All of this then gets serialized (another allocation pass) and the deep-copied object graph becomes garbage. The GC will clean it up, but not before it’s already been counted in your peak RSS.

At a steady-state allocation rate of, say, 50 MB/sec (not unusual for non-trivial state checkpointed 20 times per second), you’ll see peak memory grow by a factor of 2–3× beyond the actual logical state footprint. The difference is just “stuff waiting to be collected.”

Why GC can’t fix it

Python’s garbage collector is generational and reference-counted. It’s efficient when given time. Under high allocation pressure — which is exactly what deepcopy on every checkpoint creates — it can’t keep up:

Reference counts tick down immediately but only free objects when they hit zero
Generational collection runs periodically, not on every allocation
Large temporary allocations spend time in the young generation before being moved/freed

The result is a sawtooth memory profile where peak RSS is substantially higher than mean “live” memory. Your monitoring dashboards show the peaks. Your OOM killer sees the peaks. Your bill is based on the peaks.

Who sees this most

High-QPS agent services where checkpointing happens frequently
Long-context conversations where state has accumulated significant size
Workloads on constrained containers where a 2× memory headroom becomes the difference between stable and OOM-killed
Multi-tenant deployments where several agents share a process and compete for RAM

What doesn’t help

gc.collect() manually — adds CPU without fixing the root issue
Smaller heap sizing — causes OOMs, not fixes them
Per-tenant process isolation — masks the issue with more containers; doesn’t reduce per-tenant overhead
Going to MemorySaver — removes disk I/O but keeps the deepcopy allocation pattern

What actually helps

Stop allocating the intermediate object graph. The Rust checkpointer walks the state structure once, directly into a reusable byte buffer. The buffer gets reused across checkpoints (amortizing even its own allocation cost). No parallel object graph gets built. The allocation rate that was causing your peak memory problem simply doesn’t exist.

We’ve measured 20–40% peak memory reduction on realistic workloads after swapping in RustSQLiteCheckpointer. The savings are driven almost entirely by the eliminated intermediate allocations — the serialized bytes themselves are the same size regardless of who produces them.

Adoption

See the guide. One-line drop-in. Same on-disk format, no migration. Reversible.

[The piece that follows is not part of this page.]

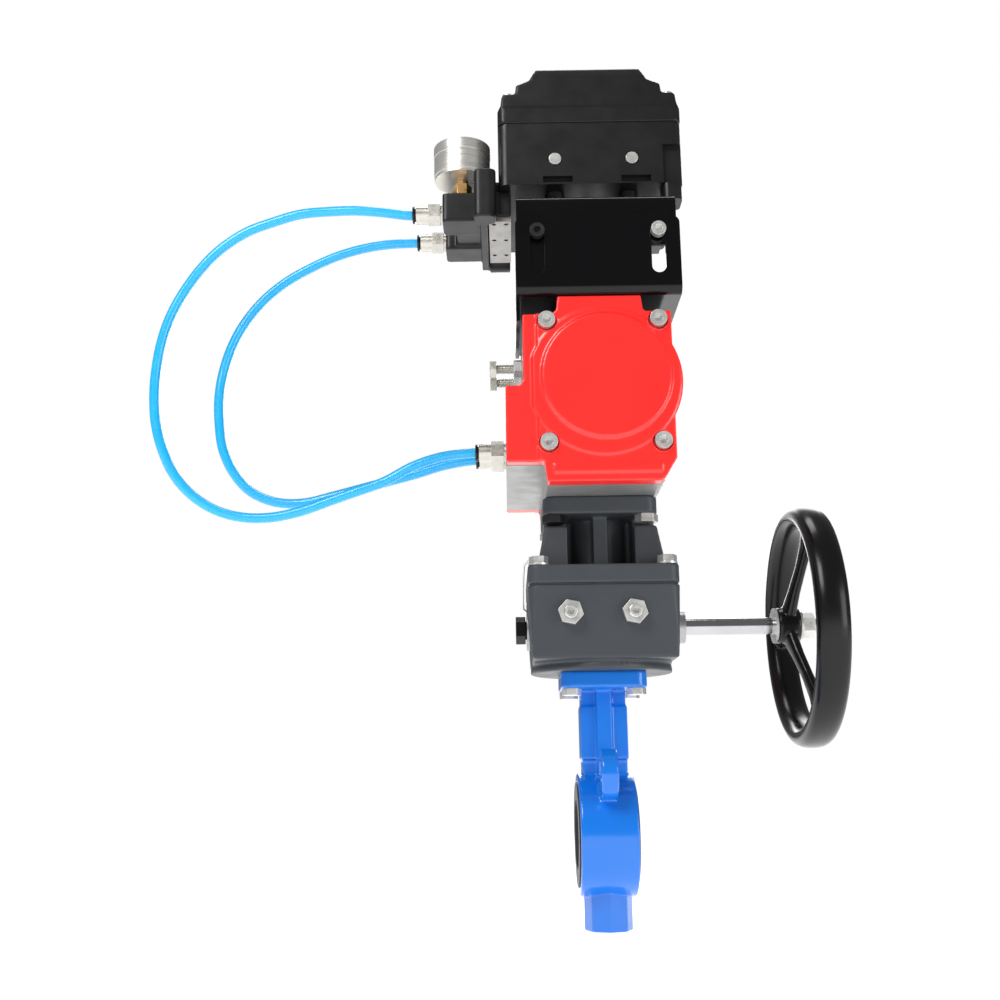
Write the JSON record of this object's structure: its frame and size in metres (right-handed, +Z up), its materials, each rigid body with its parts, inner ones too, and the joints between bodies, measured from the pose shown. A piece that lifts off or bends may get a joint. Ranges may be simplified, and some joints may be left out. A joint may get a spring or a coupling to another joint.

Checkpoint serialization overhead — the related CPU pain point, same root cause
Why deepcopy kills LangGraph — the architectural story

How fast-langraph addresses this

RustSQLiteCheckpointer serializes state into a reusable byte buffer instead of allocating a fresh Python object graph per checkpoint. Memory allocation rate drops sharply — we typically measure 20–40% lower peak memory on realistic workloads, driven almost entirely by skipping deepcopy's intermediate objects.